Para llevarnos más allá de ese agujero negro, está el héroe y su palabra, un David García poderoso que representa el poder de la palabra, pero también a la vida, pues se erige como el albacea de tantos y tantos seres humanos y su sufrimiento. Él es ese faro tan necesario en la oscuridad que, en este caso, deviene en testigo de las tragedias que se acechan sobre todo un pueblo: «sólo por el arte soy capaz de este sacrificio». Este álter ego de Carlos Morla Lynch, que trata de compensar la desgracia de la guerra y la muerte de todos aquellos que pueden ser asesinados por el cielo, sin embargo no acepta esa realidad que es la muerte del poeta (García Lorca), lo que parece anunciarnos ese último sentido del arte y su belleza, que es tan quebradizo que se resquebraja como el pétalo de una flor por el viento huracanado, convirtiéndose no sólo en mártir, sino también, en el símbolo de la plenitud de la creación sobre la barbarie, y de su supremacía sobre las banderas y las fronteras. El hombre nace libre y libre quiere seguir siendo hasta su muerte, de ahí, esa lucha sin final por la libertad. Como nos dijo Cervantes: «la libertad sin dignidad no existe».
El corazón entre ortigas, de Paco de La Zaranda, es luz y oscuridad, grito y eco, como ya se ha dicho, pero también es un magnífico ejercicio de introspección sobre la búsqueda de la propia identidad del ser humano, y de dirección actoral. Magnífico reparto con el que cuenta esta obra de teatro. Todos y cada uno de sus actores te llegan y te hacen sentir ese dolor, esa angustia, esa última necesidad de vida y esperanza. Sólo por destacar a uno de ellos, cabe resaltar, sin duda, el desgarro, la expresión de dolor y la interpretación de la tragedia de Inma Barrionuevo, que lo hace tan bien y te conmueve de tal manera, que no llegamos a distinguir entre ficción y realidad. Pero esta obra de teatro también es música y sonidos, ecos y zumbidos que llenan los huecos de nuestra alma, y la acunan, y la despiertan, y la alertan a través de las manos de Helena Fernández cuando toca el piano o con las voces de José Miguel Baena y Nené Pérez-Muñoz.

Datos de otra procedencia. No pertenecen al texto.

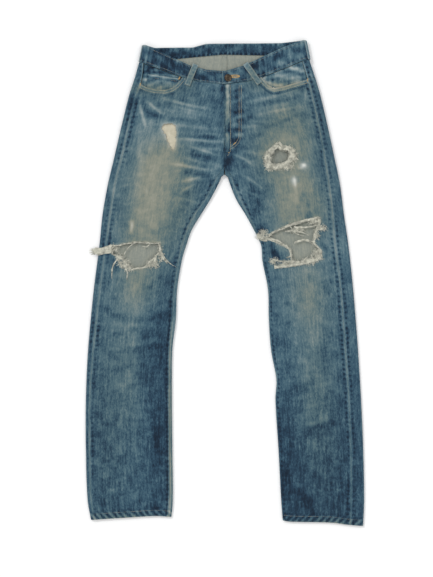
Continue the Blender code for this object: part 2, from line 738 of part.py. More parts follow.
def band_point(branch, at, up):
    """Outer skin of the waistband.  branch is front_right, fold_right, back, fold_left or
    front_left, at is a place across the bottom edge or a share of a fold's turn, and up is 0 at
    the bottom edge and 1 at the top edge."""
    radius = straight(FOLD_RADIUS, 520)
    lift = straight(SEAT_LIFT, 520)
    right_start, left_start = band_fold_start("right", up)[0], band_fold_start("left", up)[0]
    if branch.startswith("fold"):
        start, outward = band_fold_start(branch[5:], up)
        turn = math.pi * at
        front_y = band_level(BAND_FRONT_BOTTOM, BAND_FRONT_TOP, start, up)
        back_y = band_level(BAND_BACK_BOTTOM, BAND_BACK_TOP, start, up)
        y = front_y + (back_y - front_y) * at
        return Vector((start + outward * radius * math.sin(turn), y, lift + radius * (1 + math.cos(turn))))
    share = (at - band_fold_start("right", 0)[0]) / (
        band_fold_start("left", 0)[0] - band_fold_start("right", 0)[0]
    )
    x = right_start + share * (left_start - right_start)
    if branch == "back":
        y = band_level(BAND_BACK_BOTTOM, BAND_BACK_TOP, x, up)
        reach = max(0.0, 1 - (x / BACK_BAND_RAISE_REACH) ** 2)
        return Vector((x, y, lift + BACK_BAND_RAISE * reach**2 * up**2))
    if branch == "front_right":
        leg, overlap = RIGHT, -BAND_UNDERLAP_DROP * (1 - smoothstep((-x - 8) / 45))
    else:
        leg, overlap = LEFT, BAND_OVERLAP_RISE * (1 - smoothstep((x - 30) / 45))
    y = band_level(BAND_FRONT_BOTTOM, BAND_FRONT_TOP, x, up)
    bottom = leg.upper(x, straight(BAND_FRONT_BOTTOM, x), False)
    inside = smoothstep(min(x - right_start, left_start - x) / 120)
    return Vector((x, y, bottom - FRONT_BAND_DIP * inside * up**2 + overlap))


def band_path():
    """Places along the waistband, over the same columns as the panels below it, so that the two
    edges of the seam run side by side."""
    top = len(LEG_ROWS) + len(SEAT_STEPS) - 1
    right = [front_point(RIGHT, c, top).x for c in range(FRONT_COLUMNS + 1)]
    left = [front_point(LEFT, c, top).x for c in range(FRONT_COLUMNS + 1)]
    right_strip = [back_point(RIGHT, c, top).x for c in range(1, STRIP_STEPS)]
    left_strip = [back_point(LEFT, c, top).x for c in range(1, STRIP_STEPS)]
    floor = range(STRIP_STEPS + ARC_STEPS + 1, INNER_FROM)
    right_floor = [back_point(RIGHT, c, top).x for c in floor]
    left_floor = [back_point(LEFT, c, top).x for c in floor]
    folds = [k / ARC_STEPS for k in range(ARC_STEPS + 1)]
    path = [("front_right", x) for x in (BAND_RIGHT_END, 18.0, *reversed(right), *right_strip)]
    path += [("fold_right", f) for f in folds]
    path += [("back", x) for x in (*right_floor, CENTRE_X, *reversed(left_floor))]
    path += [("fold_left", f) for f in reversed(folds)]
    path += [("front_left", x) for x in (*reversed(left_strip), *left, BAND_LEFT_END)]
    return path


def build_waistband(home, denim):
    """One strip, laid double, whose left end buttons over the right one."""
    path = band_path()
    ups = (0.0, 0.25, 0.5, 0.75, 1.0)
    return sheet(
        "waistband", len(path), len(ups), lambda i, j: band_point(path[i][0], path[i][1], ups[j]),
        denim, home, BAND_CLOTH, flip=True,
    )


def build_back_pockets(home, denim):
    for side, mirror in (("right", 1), ("left", -1)):
        bm = bmesh.new()
        corners = [bm.verts.new((mirror * x * MM, y * MM, 0)) for x, y in BACK_POCKET]
        face = bm.faces.new(corners)
        bmesh.ops.recalc_face_normals(bm, faces=[face])
        up = bmesh.ops.extrude_face_region(bm, geom=[face])["geom"]
        bmesh.ops.translate(
            bm, verts=[v for v in up if isinstance(v, bmesh.types.BMVert)], vec=(0, 0, POCKET_CLOTH * MM),
        )
        bmesh.ops.recalc_face_normals(bm, faces=bm.faces[:])
        add_object(f"back_pocket_{side}", bm, denim, home)


def build_front_pockets(front_trees, home, denim, worn, cotton):
    """Facings that show in the pocket mouths, the coin pocket, and the bag that shows through
    the worn place on the right thigh."""
    columns, rows = 9, 8

    def facing_point(leg, inner_x, tree, sink, i, j):
        x = leg.outseam(430)
        top = straight(BAND_FRONT_BOTTOM, x) - FACING_TOP_GAP
        for _ in range(3):
            y = FACING_BOTTOM + (top - FACING_BOTTOM) * j / (rows - 1)
            edge = leg.outseam(y) + leg.toward * SEAM_GAP
            x = edge + (inner_x - edge) * i / (columns - 1)
            top = straight(BAND_FRONT_BOTTOM, x) - FACING_TOP_GAP
        y = FACING_BOTTOM + (top - FACING_BOTTOM) * j / (rows - 1)
        return Vector((x, y, inner_skin_near(tree, x, y, leg.toward) - sink))

    facings = {}
    for side, leg, inner_x, sink in (
        ("right", RIGHT, RIGHT_FACING_INNER, RIGHT_FACING_SINK),
        ("left", LEFT, LEFT_FACING_INNER, LEFT_FACING_SINK),
    ):
        facings[side] = sheet(
            f"pocket_facing_{side}", columns, rows,
            lambda i, j: facing_point(leg, inner_x, front_trees[side], sink, i, j),
            denim, home, POCKET_CLOTH, flip=leg is LEFT,
        )
    facing_tree = tree_of(facings["right"])

    def coin_point(i, j):
        across, up = i / 5, j / 5
        low = Vector(COIN_BOTTOM_LEFT).lerp(Vector(COIN_BOTTOM_RIGHT), across)
        high = Vector(COIN_TOP_LEFT).lerp(Vector(COIN_TOP_RIGHT), across)
        spot = low.lerp(high, up)
        spot.y -= COIN_TIP_DROP * (1 - abs(2 * across - 1)) * (1 - up)
        level = height_over(facing_tree, spot.x, spot.y)
        return Vector((spot.x, spot.y, level + SEAM_GAP))

    sheet("coin_pocket", 6, 6, coin_point, worn, home, POCKET_CLOTH, outward=True)

    def bag_point(i, j):
        x = BAG_OUTER + (BAG_INNER - BAG_OUTER) * i / 6
        y = BAG_BOTTOM + (BAG_TOP - BAG_BOTTOM) * j / 8
        x += 18 * (1 - smoothstep(j / 3)) * (1 - i / 3)
        x = max(x, RIGHT.outseam(y) + 2)
        under_front = inner_skin_near(front_trees["right"], x, y, 1) - BAG_GAP
        sink = (RIGHT_FACING_SINK + POCKET_CLOTH + SEAM_GAP) * smoothstep((y - 350) / 26)
        return Vector((x, y, under_front - sink))

    sheet("pocket_bag_right", 7, 9, bag_point, cotton, home, BAG_CLOTH)


def build_fly_edge(left_tree, home, worn):
    """The folded edge of the fly, worn pale, as a narrow strip on the left front."""
    rows = 12
    top = straight(BAND_FRONT_BOTTOM, FLY_EDGE[0]) - 2 * SEAM_GAP - 0.4

    def place(i, j):
        x = FLY_EDGE[0] + (FLY_EDGE[1] - FLY_EDGE[0]) * i
        y = FLY_EDGE_BOTTOM + (top - FLY_EDGE_BOTTOM) * j / (rows - 1)
        return Vector((x, y, height_over(left_tree, x, y) + SEAM_GAP))

    sheet("fly_edge", 2, rows, place, worn, home, POCKET_CLOTH, outward=True)


def build_belt_loops(band, fronts, home, worn):
    """Two loops in front, one on each side fold and one at the back."""
    trees = tree_of(band, fronts["right"], fronts["left"])
    rows = 9
    for side, (top, bottom) in (("right", RIGHT_LOOP), ("left", LEFT_LOOP)):
        across = Vector((top[1] - bottom[1], bottom[0] - top[0])).normalized() * LOOP_WIDTH / 2

        def place(i, j):
            share = j / (rows - 1)
            middle = Vector(bottom).lerp(Vector(top), share)
            spot = middle + across * (i - 1)
            near = [
                height_over(trees, spot.x + ex, spot.y + ey) for ex in (-3, 0, 3) for ey in (-10, -4, 0, 4)
            ]
            return Vector((spot.x, spot.y, max(n for n in near if n is not None) + REST_GAP))

        sheet(f"belt_loop_front_{side}", 3, rows, place, worn, home, LOOP_CLOTH, outward=True)
    for name, branch, first, last in (
        ("belt_loop_side_right", "fold_right", 0.32, 0.98), ("belt_loop_side_left", "fold_left", 0.10, 0.76),
    ):
        sheet(
            name, 6, 6, lambda i, j: off_band(branch, first + (last - first) * i / 5, 0.03 + 0.94 * j / 5),
            worn, home, LOOP_CLOTH, outward=True, flip=branch == "fold_right",
        )
    sheet(
        "belt_loop_back", 3, 6,
        lambda i, j: off_band("back", CENTRE_X + (i - 1) * LOOP_WIDTH / 2, 0.03 + 0.94 * j / 5),
        worn, home, LOOP_CLOTH, outward=True, flip=True,
    )


def off_band(branch, at, up):
    """A point of the waistband's skin, moved out by the gap that cloth on cloth keeps."""
    step = 0.01
    here = band_point(branch, at, up)
    along_band = band_point(branch, at + step, up) - band_point(branch, at - step, up)
    across_band = band_point(branch, at, up + step) - band_point(branch, at, up - step)
    normal = along_band.cross(across_band).normalized()
    outward = Vector((0, 0, -1))
    if branch.startswith("fold"):
        outward = Vector((band_fold_start(branch[5:], up)[1], 0, math.cos(math.pi * at)))
    if normal.dot(outward) < 0:
        normal = -normal
    return here + normal * REST_GAP


def build_button(band, home, metal):
    """The metal button at the waist, lying on the left end of the waistband."""
    trees = tree_of(band)
    x, y = BUTTON_AT
    rim = [
        Vector((x + BUTTON_RADIUS * math.cos(a), y + BUTTON_RADIUS * math.sin(a)))
        for a in (math.pi * k / 4 for k in range(8))
    ]
    levels = [height_over(trees, p.x, p.y) for p in rim]
    slope = (levels[2] - levels[6]) / (2 * BUTTON_RADIUS)
    level = max(max(levels), height_over(trees, x, y)) + REST_GAP / 2
    bm = bmesh.new()
    bmesh.ops.create_cone(
        bm, cap_ends=True, segments=20, radius1=BUTTON_RADIUS * MM, radius2=BUTTON_RADIUS * MM,
        depth=BUTTON_HEIGHT * MM,
    )
    rims = [e for e in bm.edges if abs(e.verts[0].co.z - e.verts[1].co.z) < 1e-6 and e.verts[0].co.z > 0]
    bmesh.ops.bevel(bm, geom=rims, offset=0.9 * MM, segments=2, profile=0.5, affect="EDGES", material=-1)
    button = add_object("waist_button", bm, metal, home)
    button.location = (x * MM, y * MM, (level + BUTTON_HEIGHT / 2) * MM)
    button.rotation_euler = (math.atan(slope), 0, 0)
    return button


def main():
    for old in list(bpy.data.objects):
        bpy.data.objects.remove(old)
    home, spare = collection("ripped_jeans"), collection("cutters_and_strands")
    denim = material("denim", DENIM_BLUE)
    dark = material("denim_dark", DENIM_DARK)
    worn = material("denim_worn", DENIM_WORN)
    cotton = material("cotton", COTTON)
    yarn = material("yarn", COTTON, 1.0)
    metal = material("dull_metal", DULL_METAL, 0.5, 1.0)

    fronts = build_panels(home, denim)
    band = build_waistband(home, dark)
    front_trees = {side: tree_of(front) for side, front in fronts.items()}
    both = front_trees["right"] + front_trees["left"]
    build_front_pockets(front_trees, home, denim, worn, cotton)
    build_fly_edge(front_trees["left"], home, worn)
    build_belt_loops(band, fronts, home, worn)
    build_button(band, home, metal)
    build_back_pockets(home, denim)

    legs = both + tree_of(bpy.data.objects["back_right"], bpy.data.objects["back_left"])
    frayed_edge("fray_knee_right", RIGHT_KNEE_RIP, RIGHT_KNEE_STRANDS, legs, yarn, home, spare)
    frayed_edge("fray_thigh_left", LEFT_THIGH_RIP, LEFT_THIGH_STRANDS, legs, yarn, home, spare)
    frayed_edge("fray_knee_left", LEFT_KNEE_RIP, LEFT_KNEE_STRANDS, legs, yarn, home, spare)

    cut(fronts["right"], "right_mouth", RIGHT_MOUTH, spare)
    cut(fronts["right"], "right_knee_rip", RIGHT_KNEE_RIP, spare)
    cut(fronts["right"], "right_thigh_worn", RIGHT_THIGH_WORN, spare)
    cut(fronts["left"], "left_mouth", LEFT_MOUTH, spare)
    cut(fronts["left"], "left_knee_rip", LEFT_KNEE_RIP, spare)
    cut(fronts["left"], "left_thigh_rip", LEFT_THIGH_RIP, spare)


main()
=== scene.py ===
import math
import random
from collections import namedtuple

import bmesh
import bpy
import numpy as np
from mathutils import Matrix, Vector


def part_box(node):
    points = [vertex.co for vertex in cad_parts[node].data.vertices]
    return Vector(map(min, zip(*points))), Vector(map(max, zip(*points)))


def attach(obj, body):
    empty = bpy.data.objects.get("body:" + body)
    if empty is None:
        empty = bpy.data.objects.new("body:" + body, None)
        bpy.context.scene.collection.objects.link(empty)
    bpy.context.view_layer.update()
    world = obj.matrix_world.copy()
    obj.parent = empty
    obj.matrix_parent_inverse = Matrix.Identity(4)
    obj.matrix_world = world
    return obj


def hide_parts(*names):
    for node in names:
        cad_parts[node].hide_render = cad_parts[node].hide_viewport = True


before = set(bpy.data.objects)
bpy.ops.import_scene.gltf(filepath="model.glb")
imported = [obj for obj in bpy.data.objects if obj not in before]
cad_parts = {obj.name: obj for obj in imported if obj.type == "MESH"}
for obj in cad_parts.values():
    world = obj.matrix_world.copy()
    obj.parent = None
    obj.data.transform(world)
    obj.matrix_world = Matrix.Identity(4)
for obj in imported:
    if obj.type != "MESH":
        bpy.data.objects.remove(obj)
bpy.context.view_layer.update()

# The legs' cloth
# Twill denim, indigo warp over an undyed weft, washed and worn pale on the thighs.  Each leg is a
# front and a back panel sewn at the outseam and the inseam, pressed flat by its own weight.  The
# tables give the outline of the flat leg, seen from above, in millimetres.

Spot = namedtuple("Spot", "at value")
Edge = namedtuple("Edge", "level outer outseam")
Inner = namedtuple("Inner", "level inseam inner")
Crease = namedtuple("Crease", "x0 y0 x1 y1 width height wear")
Patch = namedtuple("Patch", "x y across along amount")

MM = 0.001
CENTRE_X = -1.0
NOTCH_LEVEL = 248.0
HEM_LEVEL = -540.0
LAST_LEG_LEVEL = 242.0
HEM_SHIFT_FROM = -380.0
DENIM = 1.2
SEAM_GAP = 0.3
BAND_SEAM_GAP = 0.6
FOLD_SEAM_GAP = 1.1
YOKE_STEP = 0.84
YOKE_POINT = 16.0
FLY_OVERLAP, FLY_RISE, FLY_TOP = 12.0, 1.5, 453
GRID = 2.6
SETTLING_ROUNDS = 4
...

Tampoco se nos debe olvidar que el teatro es texto, en este caso, el de Eusebio Calonge, que juega y conjuga las múltiples expresiones de las barbaries a las que se enfrenta el ser humano: «las estatuas tiene voz de agua y a ti no te siento», de una forma muy acertada, pues son el vehículo perfecto que nos conduce hasta el corazón de la tragedia. Poesía teñida de negro: «los recuerdos son la vida que se fue viviendo», pero también de grandes sentencias: «aquí el que no pierde la vida, pierde la cabeza», o cuando nos recuerda que: «los hombres son como los perros, una vez que prueban la sangre no se sacian». Sentencias universales que se abalanzan sobre nosotros como alegorías en forma de expresiones de horror o pánico a través de las expresiones de los actores que nos arrastran a sus particulares intrahistorias para hacerlas también nuestras. El corazón entre ortigas es sin duda un juego de contraposiciones donde la vida o la muerte, los vivos o los muertos se lanzan a una danza macabra en la que sólo los distinguimos por estar calzados o descalzados. Triste, pero necesario, ese último homenaje a la dignidad del ser humano que nos es transmitido por el héroe y su palabra.